I am well known in the territory of Inner Space.


About what am I incredulous? On most days, just about everything.


A whole new cohort of poets has arrived,  they are ambitious, self-conscious, and dedicated to self-promotion; in other words, younger versions of older poets.


The opposition of nihilists to all forms of censorship is famous in the history of Inner Space.


I am not the Pope's nose but I can still smell shit when it's all around me.


As we cross the green archetypal fields of poetry we reach the borders of Inner Space.


I have lived the nihilist's life: anonymous, introverted, and appalled.


Mister, in Inner Space we don't have room for anybody but poets and nihilists, so you'd better high tail it outta here before you're discovered.

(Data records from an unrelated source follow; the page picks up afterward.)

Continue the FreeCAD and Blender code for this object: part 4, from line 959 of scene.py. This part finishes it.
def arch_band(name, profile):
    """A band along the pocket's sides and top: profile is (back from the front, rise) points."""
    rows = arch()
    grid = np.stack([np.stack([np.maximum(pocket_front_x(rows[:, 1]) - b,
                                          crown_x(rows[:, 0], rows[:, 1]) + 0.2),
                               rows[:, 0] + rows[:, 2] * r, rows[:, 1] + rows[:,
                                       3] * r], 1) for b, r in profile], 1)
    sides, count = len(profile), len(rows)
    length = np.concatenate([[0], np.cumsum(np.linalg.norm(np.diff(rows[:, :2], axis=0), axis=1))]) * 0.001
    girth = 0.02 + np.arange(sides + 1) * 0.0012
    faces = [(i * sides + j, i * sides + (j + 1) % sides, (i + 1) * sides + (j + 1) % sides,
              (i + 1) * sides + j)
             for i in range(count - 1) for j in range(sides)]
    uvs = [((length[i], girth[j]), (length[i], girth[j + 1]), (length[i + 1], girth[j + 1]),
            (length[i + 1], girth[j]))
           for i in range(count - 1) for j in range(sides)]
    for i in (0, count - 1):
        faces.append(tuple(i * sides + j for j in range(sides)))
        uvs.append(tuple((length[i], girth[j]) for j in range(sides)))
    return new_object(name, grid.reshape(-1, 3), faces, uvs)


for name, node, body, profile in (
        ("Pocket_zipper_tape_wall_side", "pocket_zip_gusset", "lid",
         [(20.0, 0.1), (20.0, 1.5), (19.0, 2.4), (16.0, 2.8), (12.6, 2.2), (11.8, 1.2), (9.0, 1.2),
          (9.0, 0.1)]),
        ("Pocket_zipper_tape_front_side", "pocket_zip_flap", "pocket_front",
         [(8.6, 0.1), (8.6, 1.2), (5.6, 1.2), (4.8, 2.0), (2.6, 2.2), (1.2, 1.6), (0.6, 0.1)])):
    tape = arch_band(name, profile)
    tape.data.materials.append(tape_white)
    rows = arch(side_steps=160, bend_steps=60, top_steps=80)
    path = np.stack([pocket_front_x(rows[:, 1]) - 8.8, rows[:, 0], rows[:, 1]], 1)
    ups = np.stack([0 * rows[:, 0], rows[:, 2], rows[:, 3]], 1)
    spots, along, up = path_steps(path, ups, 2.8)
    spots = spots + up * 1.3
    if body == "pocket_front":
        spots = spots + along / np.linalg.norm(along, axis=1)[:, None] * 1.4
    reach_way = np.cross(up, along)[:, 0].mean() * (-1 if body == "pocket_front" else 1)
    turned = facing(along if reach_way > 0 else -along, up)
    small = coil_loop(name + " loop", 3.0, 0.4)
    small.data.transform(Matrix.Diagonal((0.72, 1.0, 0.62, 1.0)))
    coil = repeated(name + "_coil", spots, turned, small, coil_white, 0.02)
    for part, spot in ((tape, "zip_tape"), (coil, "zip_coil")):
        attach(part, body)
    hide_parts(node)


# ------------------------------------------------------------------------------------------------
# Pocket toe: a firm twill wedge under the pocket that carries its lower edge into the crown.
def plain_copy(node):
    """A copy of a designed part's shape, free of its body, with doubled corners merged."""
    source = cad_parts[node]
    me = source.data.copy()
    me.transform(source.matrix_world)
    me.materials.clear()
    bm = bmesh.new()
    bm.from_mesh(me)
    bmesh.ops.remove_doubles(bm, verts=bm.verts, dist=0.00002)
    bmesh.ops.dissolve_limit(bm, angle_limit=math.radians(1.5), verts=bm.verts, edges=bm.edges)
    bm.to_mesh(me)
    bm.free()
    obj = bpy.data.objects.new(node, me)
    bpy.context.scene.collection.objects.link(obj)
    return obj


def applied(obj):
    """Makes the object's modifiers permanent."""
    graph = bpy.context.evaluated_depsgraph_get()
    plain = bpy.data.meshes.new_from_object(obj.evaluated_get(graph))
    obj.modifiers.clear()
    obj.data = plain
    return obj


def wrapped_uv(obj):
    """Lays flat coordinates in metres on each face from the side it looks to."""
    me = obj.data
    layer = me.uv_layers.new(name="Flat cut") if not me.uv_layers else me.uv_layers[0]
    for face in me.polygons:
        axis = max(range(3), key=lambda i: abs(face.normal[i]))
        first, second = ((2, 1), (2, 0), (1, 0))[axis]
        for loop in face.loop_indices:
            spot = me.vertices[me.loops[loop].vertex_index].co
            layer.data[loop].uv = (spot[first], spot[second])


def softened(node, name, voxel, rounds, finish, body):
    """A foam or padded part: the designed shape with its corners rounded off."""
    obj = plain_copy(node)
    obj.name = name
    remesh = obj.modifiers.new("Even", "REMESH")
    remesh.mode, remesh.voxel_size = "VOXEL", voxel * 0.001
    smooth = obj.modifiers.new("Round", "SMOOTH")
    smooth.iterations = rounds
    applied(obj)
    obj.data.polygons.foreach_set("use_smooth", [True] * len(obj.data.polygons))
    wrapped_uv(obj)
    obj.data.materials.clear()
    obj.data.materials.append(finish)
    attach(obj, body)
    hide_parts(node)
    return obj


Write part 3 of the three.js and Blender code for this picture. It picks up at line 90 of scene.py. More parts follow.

Most religious and political beliefs offend my sense of nothingness.


A poet's apprenticeship can never be replaced with sitting in a classroom workshopping someone's poems.


Believing anything makes people stupid.




Photo taken at the Montreal Botanical Gardens, 2009



Tuesday, May 22, 2018

Poems are Reports from Inner Space

   Yew Tree Inn, 1 Beardwood, Blackburn, Lancs,
owned by my great great grandfather Thomas Parker, 1881
 


There is no consensus of intelligence anymore, but there is Inner Space.



The first experience we have of Inner Space: our dreams.


Of course, if we censor our reports from Inner Space we end up with poetry that lacks authenticity.


I come from a dark place—I know that it will always be dark—I have spent too long in Inner Space.


Poetry has its own archaeology: it's what we excavate in Inner Space.


Did you follow your vision? Did you hear the voice calling you from Inner Space?


We fear the unconscious; it is a portal to Inner Space.


It was not a part of my repertoire of emotions; I was trapped in Inner Space.


Poems are reports from Inner Space.


November is "Inner Space Month".


Artifacts and the detritus of Inner Space wash up on the shores of consciousness.


One day everything you said from Inner Space will be used against you.


All artists are nihilists; they destroy the old in the act of reporting from Inner Space.  


The poet's journey in Inner Space is the shaman's journey. 


I live at the inn of Inner Space, the inn on the road through a forest; few come this way, few visit the inn, the Yew Tree Inn.


Where we live, those outposts of Inner Space.


I am sending out probes into Inner Space.


Someone emerges, one born from the genetic debris of Inner Space.

                                                                                                            2015




First Published: Urban Graffitti, http://urbgraffiti.com/writing/poems-are-reports-from-inner-space-by-stephen-morrissey/#more-6185, Edmonton, November 2015.

NOTE: A year after this was published I posted it on this blog, today I see that it is no longer online where it was originally published at Urban Graffitti. This is what is seriously wrong with online publishing and digital archives, they are subject to change without the author's notice: they can be deleted, altered, rewritten, removed, gone... Mark McCawley published this essay in good faith that it would stay online; after his passing his web zine, Urban Graffitti, was eventually taken offline. Losing UG we lost all the graphics, short stories, essays, etc., that were online. If Mark had these archived at LAC then I stand corrected.